The flight across the Atlantic from Idlewilde to Prestwick experienced strong headwinds all the way and we would be at least  another two hours late in getting to Prestwick on the west coast of Scotland.  I got off the plane and looked for my brother John but he was no where to be seen. I surmised, wrongly, that he was also late so I called home to let others know that I was on the way. To my grief John answered the phone. He had not received the telegram to let him know that I was coming. (It was delivered on Monday afternoon) John confirmed that the graveside internment was scheduled for 3 o' clock on Sunday afternoon and that friends and family were already gathering. I was a hundred miles away, afoot and on the other side of the country. There was nothing I could do but say, " You'll see me when you see me. Let Mum know I'm here." In these days on a Sunday in Scotland every business was closed. The few available taxis that I had seen had all departed. I remembered the name of a friend who lived in Glasgow and called him to see if he could help. After a minute of silence he said,  "Look around. Hitch-hike, beg, whatever, find someone who will take you to Glasgow. Meet me at the corner of George Square. I don't need my car for a while and you're welcome to borrow it.
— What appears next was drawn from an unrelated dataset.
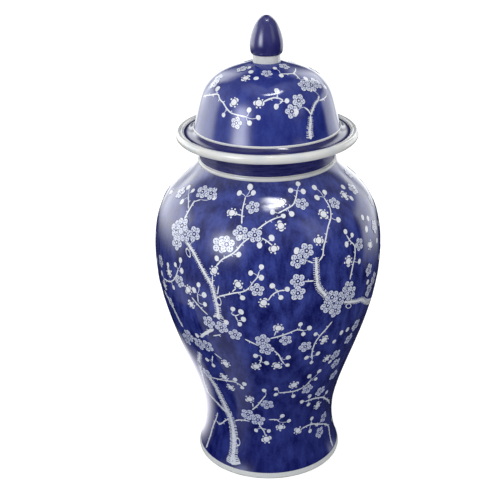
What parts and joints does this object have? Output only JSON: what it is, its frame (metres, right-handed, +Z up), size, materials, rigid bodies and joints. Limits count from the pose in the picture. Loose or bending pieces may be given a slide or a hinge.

I'll have it full of petrol for you." As I exited the phone booth a man drove up to use the phone and I explained my dilemma. The man responded, "I have a short call to make. Hop in, I am going to Glasgow." We sped to Glasgow. At George Square my friend was waiting for me.  He handed me the keys and said, "Good luck but please drive carefully." From Glasgow to Elie, I cut every corner that I could. As I came flying down Park Place, the entry road into Elie, I could see ahead of me the funeral procession as it was passing the intersection at Adamson's corner.  I fell in behind. At the graveside, my mother's hazel eyes just sparkled when she saw me. She knew I'd be there. 


St. Monans Auld Kirk


I was in St. Monans, my ancestral home. Twenty three hours ago I was thousands of miles away on the other side of the Atlantic and leisurely going to cut the grass in Ohio. 


Home and family are indeed powerful magnets.


It's really amazing that every stranger on this whirlwind trip came through for me. No questions asked.